The awkwardly-named Thank You Mr. Churchill is in fact one of Frampton’s most personal and autobiographical albums. One of the chief joys he’s experienced in the post-stardom stage of his career is a lack of expectations or pressure on him to be anything in particular to anyone, whether a label head, an A&R person, or a fanbase. He’s simply himself and people can take it or leave it.

A casual listener who had ignored Frampton for the 33 years between the poppy, uninspired Alive! follow-up I’m In You and this album might be startled to find that, after a subdued, scene-setting opening verse, the first four songs here carry a decided hard rock edge, with big, chunky riffs and aggressive soloing. For someone who’s paid attention to more than just the radio-hits period of Frampton’s career, though, it’s not surprising at all; he was an in-demand guitarist before he became a singer-songwriter, and he was a guitarist again in the mid-’80s after his solo career disintegrated. He’s always loved a good riff and he’s never shied away from playing heavy, as anyone who got past the ballady singles off my_heart_sings_the_harmony_web_ad_alt_250 Alive knows well; some of the best songs on that album are the ones where Frampton cuts loose and rocks out.

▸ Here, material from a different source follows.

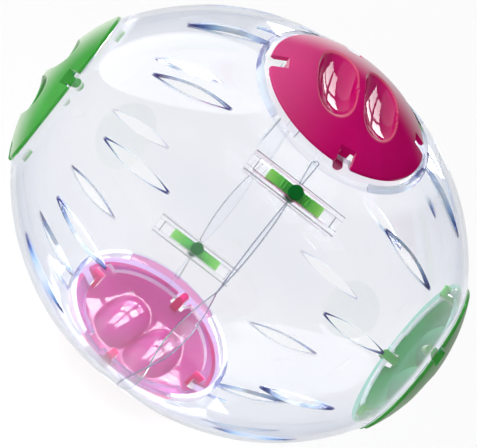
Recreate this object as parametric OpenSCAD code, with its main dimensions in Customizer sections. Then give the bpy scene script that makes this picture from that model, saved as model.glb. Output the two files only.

After opening the album by thanking British Prime Minister Winston Churchill for the opportunity to be born—his parents having survived the Blitz during World War II—Frampton digs in with riffy second track “Solution,” again propelled in heavier directions by drummer Matt Cameron of Soundgarden. Cameron’s bludgeoning approach is featured on half this album’s tracks, along with appearances from other A-list guests including keyboardist Benmont Tench (Tom Petty & The Heartbreakers) and veteran songsmith/writing partner Gordon Kennedy.

The other thing that Frampton’s liberation as a recording artist allows him to do is make the third song on the album a showcase for his son Julian, whose band was the opening act for Dad’s 2019 farewell tour. “Road To The Sun” is a big expansive number that feels—no coincidence here—rather like some of Soundgarden’s more melodic offerings. Julian does a nice job on lead vocals and Dad is obviously his number one fan, as he should be.

From there the proceedings get progressively more diverse, for better and for worse. “I’m Due A You” has a strong, melodic chorus, a jamming extended outro, and a lyric that never quite gels. Then the nostalgic “Vaudeville Nanna And The Banjolele”—telling the story behind Frampton’s very first musical adventure as a child—offers a warm and wistful change of pace before “Asleep At The Wheel” brings in the lights down for a dark, downbeat blues.

If range is what you’re looking for, the second half of Churchill delivers, beginning with the seven-minute instrumental “Suite Liberte,” which moves from a sleepy acoustic opening segment into a fluid, tasteful electric jam. “Restraint” is quite a concoction, opening with a complex acoustic melody that works up a steady churn as the rest of the band comes in. The guitar playing is terrific, even if the blues-shouter vocals feel like a stretch for Frampton.

The album’s main single “I Want It Back” delivers more fat, fuzzed out riffage, a beefy rocker that Frampton has a great time playing. Next up is “Invisible Man,” a sincere, heartfelt tribute to the unsung session-player heroes of classic Motown that features members of The Funk Brothers while also demonstrating that, among his many talents, middle-aged Brit Peter Frampton is not a soul singer. The album closes with Frampton lamenting “it all goes by too fast” in the somber, nostalgic solo acoustic number “Black Ice.”

Thank You Mr. Churchill was co-produced by Frampton and Chris Kimsey, the engineer on his early solo albums. As much as Frampton seems to have wanted to have it be a concept album, the concept feels like a loose one, introduced and touched upon here and there without establishing any sustained musical or lyrical motifs.

As has often been true, Frampton is a better performer here than he is a writer. The songs vary from solid to very good, but the guitar performances are uniformly stellar, a world-class player at the top of his game. The best part is, at this point in his career Frampton no longer had any reason to care what people like me thought—he could just play what he wanted to play, and that exhilarating freedom is written in every one of these grooves. For the listener, that guarantees an experience that’s never short of—there’s that word again—interesting.